A painter of Belle Epoque dreams rediscovered


Les peintures de Gaston La Touche reprennent vie au musée des Avelines à Saint-Cloud. Si son évocation réveille quelques réminiscences concernant la Belle Époque, son oeuvre reste aujourd’hui largement méconnue. L’Histoire de l’art recèle des noms de nombres d’artistes dont la mémoire des oeuvres, pour de bonnes ou mauvaises raisons, ne s’est pas inscrite dans la mémoire collective et dont l’évocation s’est perdue dans l’écheveau du temps. Il arrive parfois que le nom de l’un d’entre eux émerge à la faveur d’un travail de recherche académique ou muséographique. Les oeuvres de quelques peintres sont connues parfois bien longtemps après leur mort; ce sont ceux que Maurice Serrulaz, appelait« les peintre maudits», et qui une fois les miasmes de leur temps contemporains évaporés, renaissent parfois rayonnants et respectés. Paradoxe de l’histoire Gaston La Touche est plus connu en Grande-Bretagne qu’il ne l’est en France, à tel titre que près d’une trentaine de toiles exposées avec celles venant des grands musées français, tels le musée d’Orsay, le Petit Palais ou les musées des Beaux-Arts de Rouen, Reims ou La Roche-sur-Yon, proviennent de collections londoniennes!
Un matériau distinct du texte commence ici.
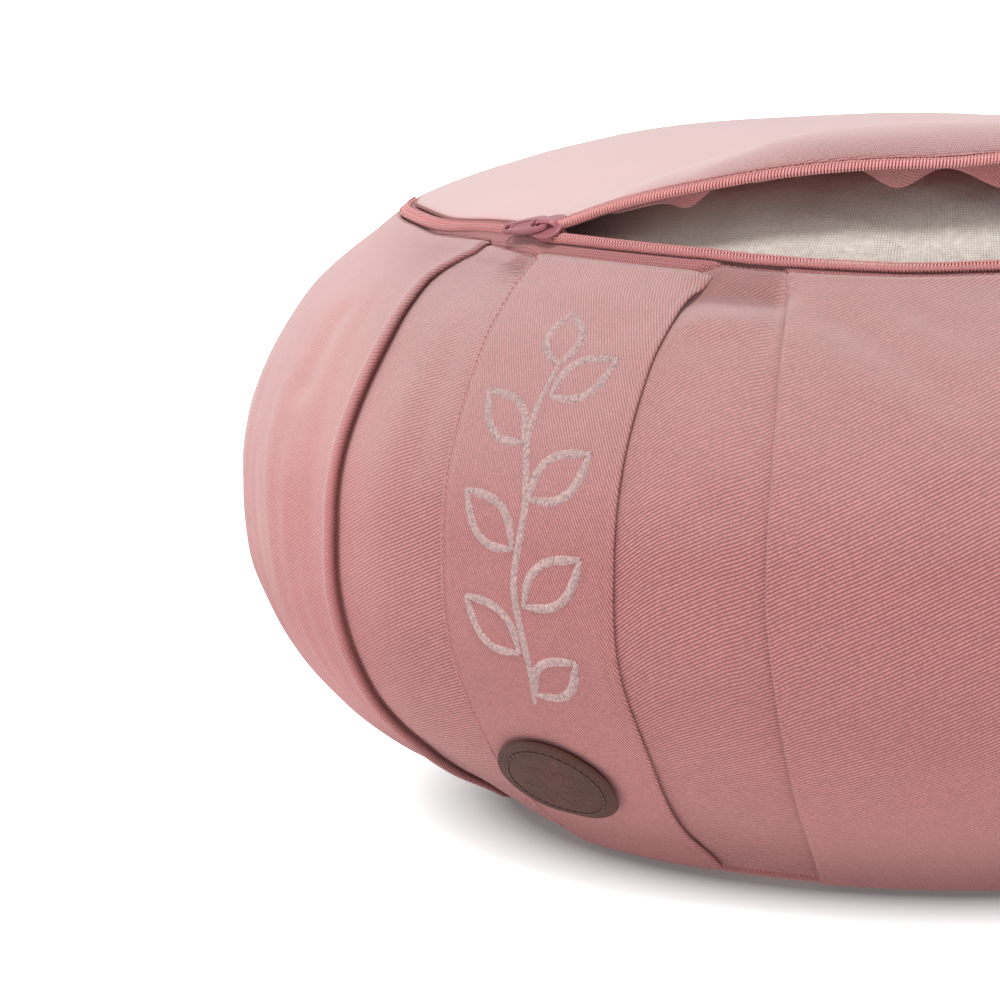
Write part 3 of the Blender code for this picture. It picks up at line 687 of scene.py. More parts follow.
@node_group("painted sheen and top light", {"Facing": 0.0, "Tops": 0.31, "Grazing": 0.26}, ("Painted light",))
def painted_sheen_group(tree, given, result):
    """How much painted light a cloth gets: painted top light where it faces up, and painted sheen where it is
    seen at a low angle.
    """
    upward = tree.split(tree.add("ShaderNodeNewGeometry").outputs["Normal"])[2]
    tops = tree.math("MULTIPLY", tree.fit(upward, 0.05, 0.95), given["Tops"])
    low = tree.math("MULTIPLY", tree.fit(given["Facing"], 0.30, 0.95), given["Grazing"])
    grazing = tree.math("MULTIPLY", low, tree.fit(upward, -0.3, 0.3, 0.05, 1.0))
    tree.put(result["Painted light"], tree.math("ADD", tops, grazing))


@node_group("edge highlights", {"Sharpness": 6.0}, ("Highlight",))
def edge_highlight_group(tree, given, result):
    """1 on outer edges and 0 in hollows, from how pointed the surface is; it places painted highlights on
    edges.
    """
    pointed = tree.add("ShaderNodeNewGeometry").outputs["Pointiness"]
    centred = tree.math("SUBTRACT", pointed, 0.5)
    tree.put(result["Highlight"], tree.fit(tree.math("MULTIPLY", centred, given["Sharpness"]), -0.5, 0.5))


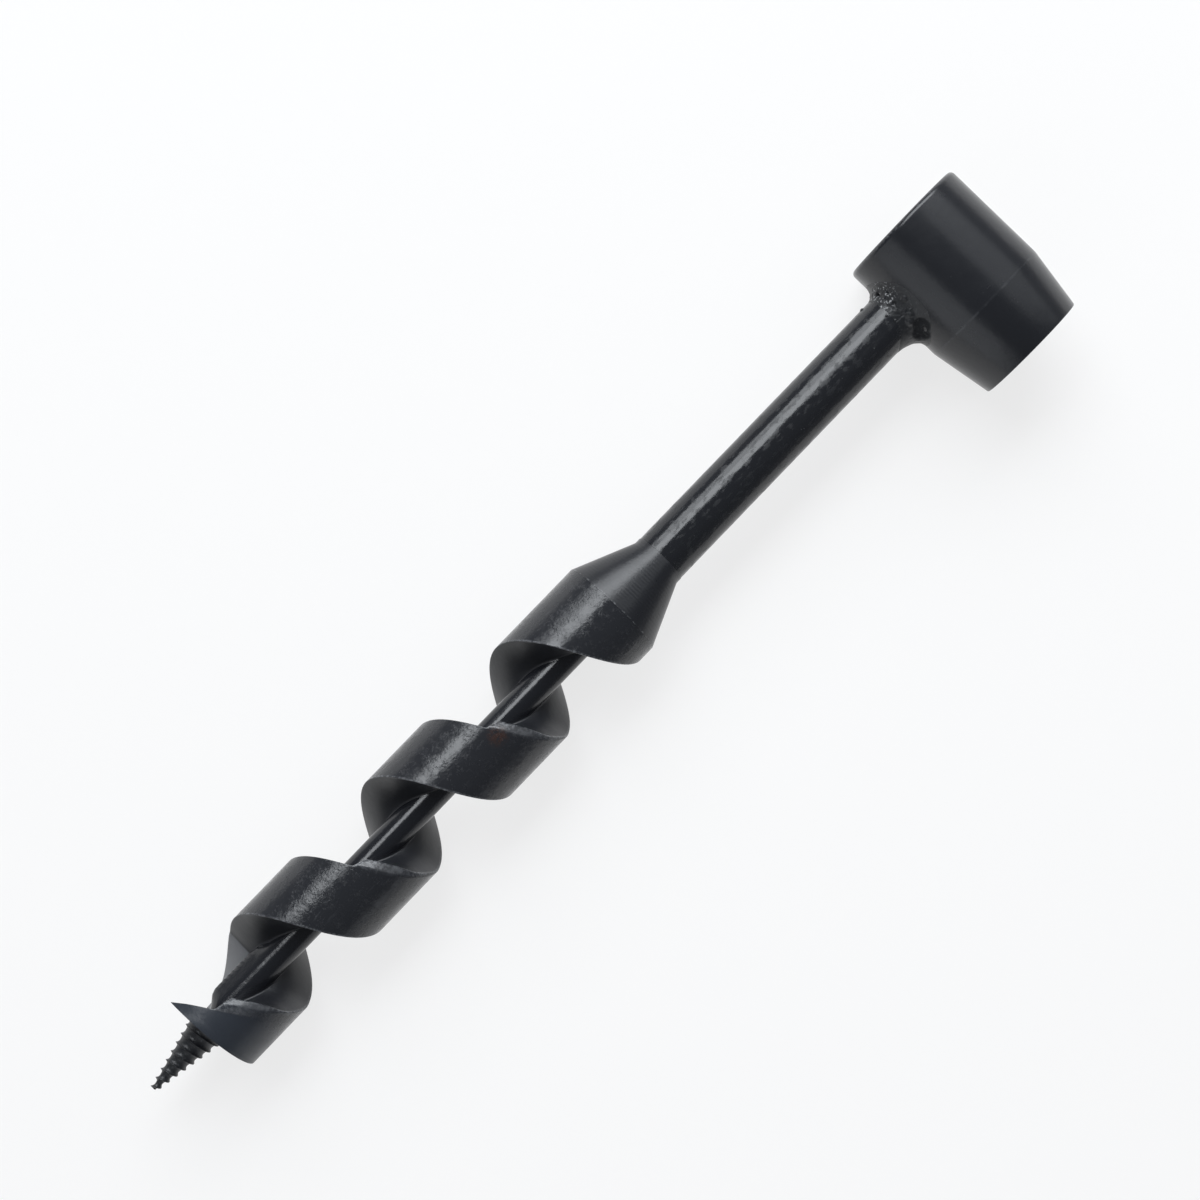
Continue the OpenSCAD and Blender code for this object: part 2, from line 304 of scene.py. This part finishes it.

L’itinéraire de Gaston La Touche est celui d’un artiste curieux, largement autodidacte et cette exposition arrive bien à propos, comme une célébration près de cent ans après sa mort ( né à Saint Cloud en 1854 et mort à Paris en 1913).

En 1870 il a 16 ans et ses parents quittent précipitamment Paris avant que les Prussiens ne l’assiègent, et filent s’installer en Normandie. Finis alors les cours privés de peinture, il devra sur le métier seul redoubler son ouvrage et acquérir par lui-même les bases artistiques. Peu à peu il se lance dans le métier de peintre et développe son talent dans une veine réaliste, voire vériste, inspirée du monde villageois des campagnes, presque régionaliste, et très proche de la peinture hollandaise. Les tons sont sombres, tristes et sans éclat.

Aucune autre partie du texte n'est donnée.